Apologies for the late update, it’s been one of those weeks…
A short while after our club featured in The Age newspaper I received a very nice email from a homeopath requesting the opportunity to come and speak with my kids. My first thought was definitely not. I didn’t want a promoter of pseudoscience speaking to my kids and spreading his ideas. I put the idea down for a while but wound up discussing it with a few different people, both within and without the sceptical community. The general opinion seemed to be that I was potentially ignoring a great opportunity for my kids.
They made me realise that what I was doing could really do with some real-world experience. It’s all well and good for me to teach them about pseudoscience and the like, but how useful is this knowledge without practice? In the words of one of my regular year 7 girls:
“It’s kind of ironic how you’re teaching us to question things but we just believe everything you say.”
There’s nothing like being put in your place by a 12 year old. It’s a sobering experience.
A few people have (reasonably) expressed concern that some of the students might be swayed by the homeopath’s words. I was a little worried myself before I realised that I was totally underestimating my kids. They have impressed me so many times in the past and I am positive that they will continue to do so.
The homeopath was very complimentary and positive in his email so I am sure that he will be equally nice in person. I honestly have to admire his willingness to come and visit, knowing that we are very definitely not fans of what he does. Still, I think that it is very important for my kids to listen to everybody’s point of view and to make their own minds. My job is to ensure that their minds are up to the task of separating science from fiction.
Before the visit we will be spending some time going over the history and practice of homeopathy, plus looking at some of the scientific studies performed on it. Both the positive and negative. This will be a great opportunity to show the kids the difference between properly controlled and blinded studies and ones featuring small sample sizes and biased reporting.
The students are very excited about this and really looking forward to hearing what he has to say. They are already planning questions to ask him and a few are even doing some research on their own. These guys give me hope for the future!
We spent the rest of the session going over a few logical fallacies. We did this for a couple of weeks last year but I thought it would be a good idea to go over them again.
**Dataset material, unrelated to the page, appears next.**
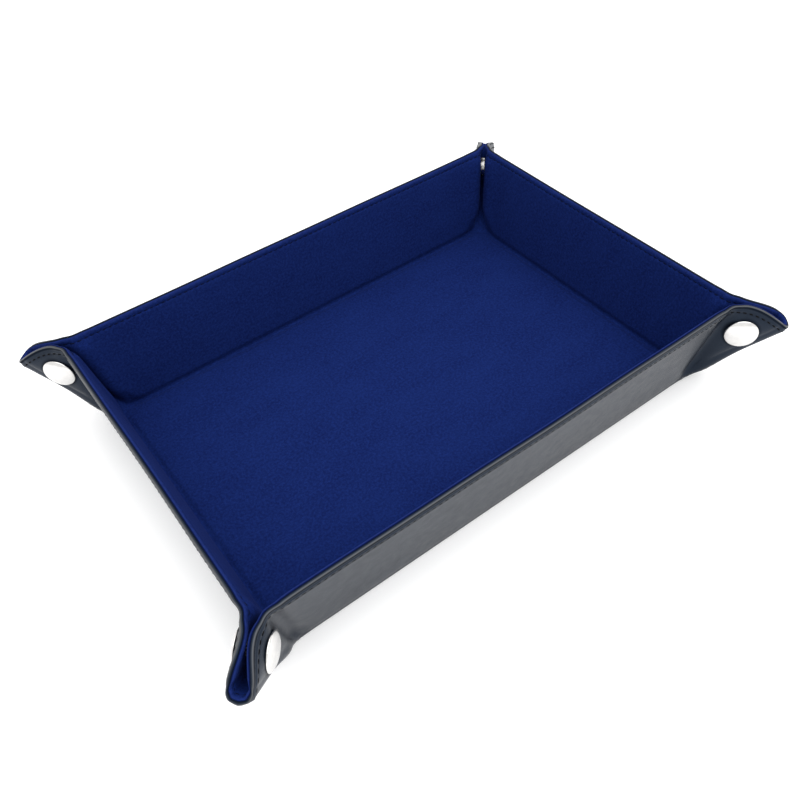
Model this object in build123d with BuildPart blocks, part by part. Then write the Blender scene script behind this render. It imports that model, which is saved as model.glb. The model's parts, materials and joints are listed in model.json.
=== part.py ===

I was only able to get through a few due to the sheer amount of questions I was fielding. Questions on everything from the big bang to the origin of life on Earth. From blood-letting to whether or not Usher’s music can be scientifically proven to be awful. (Yes it can).
We managed to go over six fallacies:
Ad ignorantiam – claiming that something is true because we can’t disprove it
Argument from authority – believing something simply because the speaker has some kind of authority
Argument from final consequences – believing in something because you don’t like the alternative
Argument from personal incredulity – stating that something is impossible because you can’ t understand it
Argument from antiquity – claiming that an idea must be good if it has been around for a long time
Argument from popularity – basing an idea’s merit on how popular it is
The presentation I give can be found on the resources page.
We will keep covering logical fallacies next week. It’s a surprisingly popular topic so I think it’s one I’ll refresh from time to time. In fact it’s so popular that one of my students has written a logical fallacies quiz! She has collected a series of quotes and determined which logical fallacy (or fallacies) are being committed. I’m so proud of her and thrilled that so much initiative is being taken. I can’t wait to give it a go, I hope I score well.
For people who don’t understand why anybody would become a teacher, this is one of those reasons.